For years now hospitals and doctor’s offices have been merging into mega-conglomerates, healthcare corporations like Tri-Health, which consist of dozens of hospitals and hundreds of medical professional offices around a region. What this has done has flipped the health insurance industry on it’s head.
In the old days, when costs were somewhat realistic, the insurance companies had the power. They negotiated the “discounted rates” with providers like hospitals and your doctor’s office in exchange for funneling their members to those providers. This worked very well for everyone involved. Patients got a fair price, hospitals and doctors were well compensated, and the insurance company could make plenty of money as long as it paid attention to actuarial details to set realistic premiums and continued to sign new members. Then some business folks got the bright idea to start creating “health networks” out of multiple hospitals and providers…and at first it was working great and actually lowering healthcare costs. But of course, as with any business, the idea it to drive impossible growth and maximum profits, and by the 2000’s these networks were getting large enough to start dictating back tot he insurance companies the rates they would pay. “Pay us $XXXX for this service, or we will tell our network of providers to no longer accept your members” became the new power play in healthcare. And here we are today, where a person like the man in the article ends up paying $70,000 for a $30,000 hip replacement because his insurer is powerless to negotiate with his providers.

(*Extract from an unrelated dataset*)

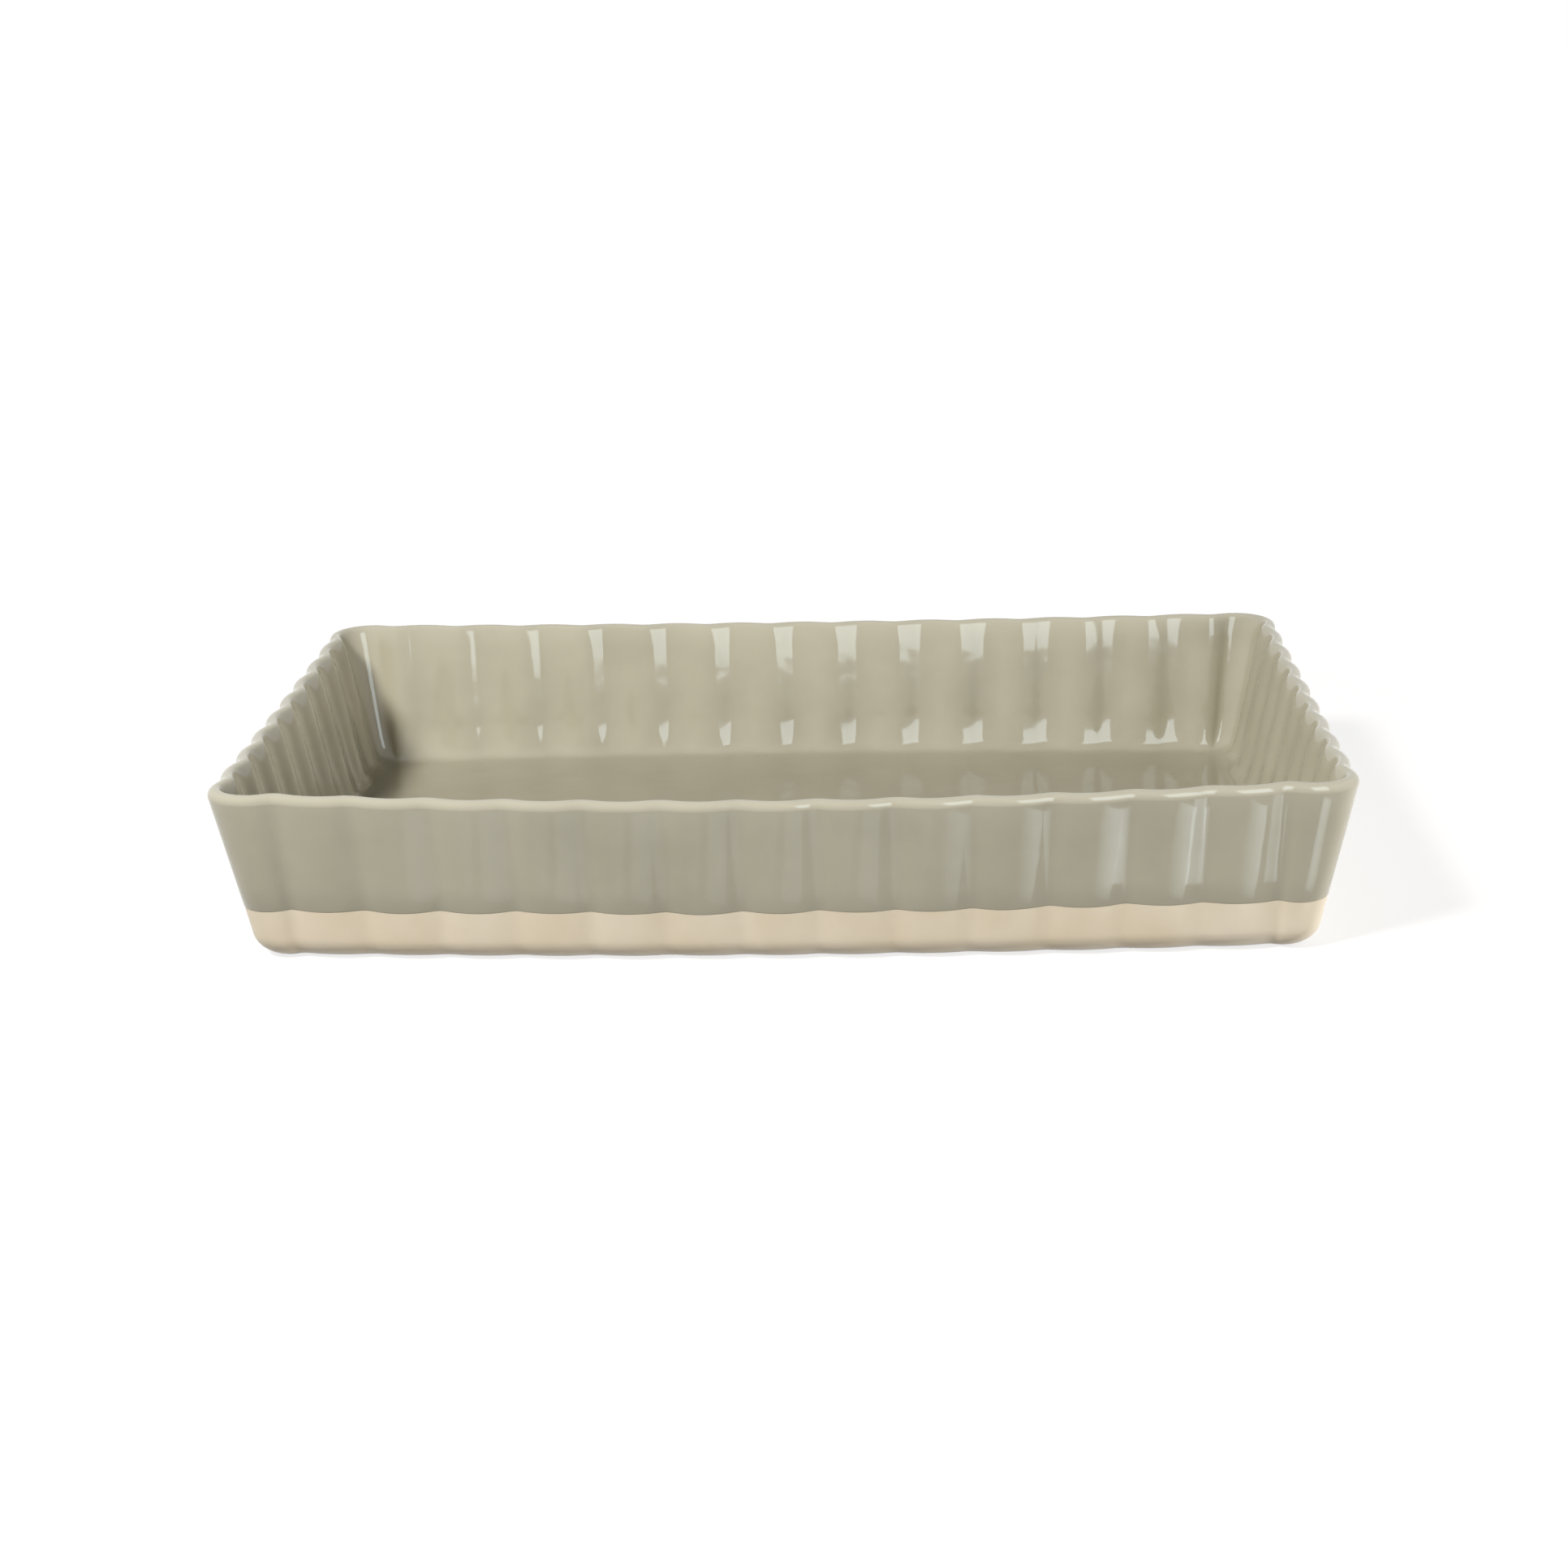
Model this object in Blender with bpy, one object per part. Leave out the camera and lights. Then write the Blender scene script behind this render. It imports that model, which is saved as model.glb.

And the fact is, insurance companies are FINE with this, as it makes them a fortune. Every time healthcare costs go up, it’s not the insurance companies who take the loss. They simply drop the worst risk people and raise the rates on everyone else. Your employer, the government (in the form of lost tax income) and YOU end up shouldering the increases. They’ve even stopped trying to hide this fact at all. Like the article mentioned, a medial supply that costs the hospital $1,500 will be charged back to insurance at $15,000 simply because they can. There is no justification for it, other than “the insurance company will pay it, so why not?!” Money hats for everyone!
Even acting as your own advocate is no longer viable. As an example, my son was recently having a health issue. We went to his pediatrician and they ordered a series of tests. The tests were $700 “retail”. My insurance company, Humana, knocked a paltry $200 off that, leaving me to pick up the $500 difference (thanks to my HDHC plan, the only one my employer offers). Still, that was fine because we needed to know what was going on. The pediatrician referred my son to a specialist. The specialist charged us $300 for an office visit that lasted literally 5 minutes, in which he did noting but ask a couple of questions, listen to my son’s heart, and feel his abdomen. He then ordered more tests. Those tests cost $400, of which my insurance covered $150, leaving me with another $250 bill for tests. Turns out, the tests he ordered were some of the SAME tests the pediatrician had already done, the specialist was just too lazy to review the file and see they were done. When I discovered this, I tried to fight the charges by telling both the provider network and my insurance company that I wasn’t going to pay for duplicate tests. Neither one cared. My insurance company literally said “They tested for the same thing, but because they coded the test charges differently, we allowed it.”. WTF?! So if I sold Humana an apple for $100, and then sold them another apple for another $100, but wrote “Orange” on the receipt, they’d pay it. Fucking ridiculous.
Single Payer Medicare for All cannot come soon enough. VOTE! VOTE! VOTE!
EDIT : Oh, and for the curious, in the end his issue went away all by itself, thankfully a week prior to the $3,000 (out of my pocket) diagnostic procedure the specialist wanted to do on him.